--- Dataset content ---
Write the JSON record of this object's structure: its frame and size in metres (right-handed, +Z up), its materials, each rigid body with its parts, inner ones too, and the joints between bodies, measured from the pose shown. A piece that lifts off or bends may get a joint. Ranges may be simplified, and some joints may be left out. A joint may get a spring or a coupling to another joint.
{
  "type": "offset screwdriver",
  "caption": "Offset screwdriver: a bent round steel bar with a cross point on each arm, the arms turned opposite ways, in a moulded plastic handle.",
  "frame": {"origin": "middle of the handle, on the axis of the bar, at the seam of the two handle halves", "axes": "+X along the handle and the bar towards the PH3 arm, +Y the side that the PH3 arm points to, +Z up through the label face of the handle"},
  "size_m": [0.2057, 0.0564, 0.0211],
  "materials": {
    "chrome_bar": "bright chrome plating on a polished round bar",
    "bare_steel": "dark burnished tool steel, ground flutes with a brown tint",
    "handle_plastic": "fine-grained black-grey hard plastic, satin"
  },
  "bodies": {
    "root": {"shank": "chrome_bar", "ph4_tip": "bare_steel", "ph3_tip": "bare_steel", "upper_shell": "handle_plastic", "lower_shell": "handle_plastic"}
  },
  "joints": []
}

--- Written request ---
Take the lines above and print them exactly.

--- Solution to this task ---
Write the JSON record of this object's structure: its frame and size in metres (right-handed, +Z up), its materials, each rigid body with its parts, inner ones too, and the joints between bodies, measured from the pose shown. A piece that lifts off or bends may get a joint. Ranges may be simplified, and some joints may be left out. A joint may get a spring or a coupling to another joint.
{
  "type": "offset screwdriver",
  "caption": "Offset screwdriver: a bent round steel bar with a cross point on each arm, the arms turned opposite ways, in a moulded plastic handle.",
  "frame": {"origin": "middle of the handle, on the axis of the bar, at the seam of the two handle halves", "axes": "+X along the handle and the bar towards the PH3 arm, +Y the side that the PH3 arm points to, +Z up through the label face of the handle"},
  "size_m": [0.2057, 0.0564, 0.0211],
  "materials": {
    "chrome_bar": "bright chrome plating on a polished round bar",
    "bare_steel": "dark burnished tool steel, ground flutes with a brown tint",
    "handle_plastic": "fine-grained black-grey hard plastic, satin"
  },
  "bodies": {
    "root": {"shank": "chrome_bar", "ph4_tip": "bare_steel", "ph3_tip": "bare_steel", "upper_shell": "handle_plastic", "lower_shell": "handle_plastic"}
  },
  "joints": []
}